The Wall Street Journal editorial page, the insidiously dishonest opinion organ of the respectable wing of the conservative movement, loved Jon Huntsman's tax plan. That's proof that Jon Huntsman's tax plan is awful and destructive, but it also means that it's properly conservative, despite Huntsman's affection for Captain Beefheart and avowed belief in established evolutionary science. Mitt Romney released his (very long) tax and spending plan this week. It's basically a $6.6 trillion tax cut for corporations and rich people. It "immediately" caps spending at 20 percent of GDP, which is nonsense. The Journal editorial page doesn't just hate this plan, it loathes it.
According to the editors, "the 160 pages and 59 proposals also strike us as surprisingly timid and tactical considering our economic predicament. They're a technocrat's guide more than a reform manifesto." This for a plan that does nothing but cut taxes. Romney's proposals are barely different from the Huntsman plan the WSJ drooled over, except that Romney's plan is much more specific. The Journal attacks Romney for being vague on plans to "reform" Social Security and Medicare, but Huntsman plan doesn't mention them at all.
Both of these men are proposing doing exactly what the Wall Street Journal wants done, but the thing is, they hate Romney. They just dislike the guy. I bet they don't even like Huntsman all that much, and they only praised him to irk Romney. They've been begging for someone to come along and beat the guy.

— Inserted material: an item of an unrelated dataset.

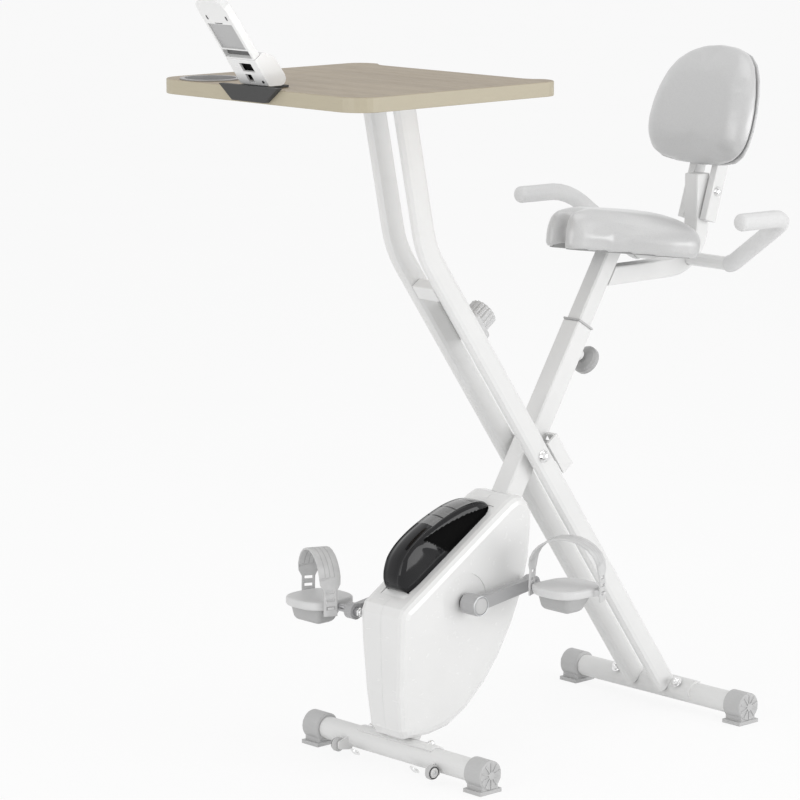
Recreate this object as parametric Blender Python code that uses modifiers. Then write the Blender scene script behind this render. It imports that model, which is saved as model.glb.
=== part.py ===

This has always been Romney's nightmare -- that the establishment that doesn't actually like him all that much would find someone else electable-enough to coalesce around -- and Rick Perry might be the "nut" that Journal-readers can actually support, in a way that Bachmann never could be. Or Perry could totally burn out and leave the Journal desperately trying to make Huntsman look like a contender. We'll see.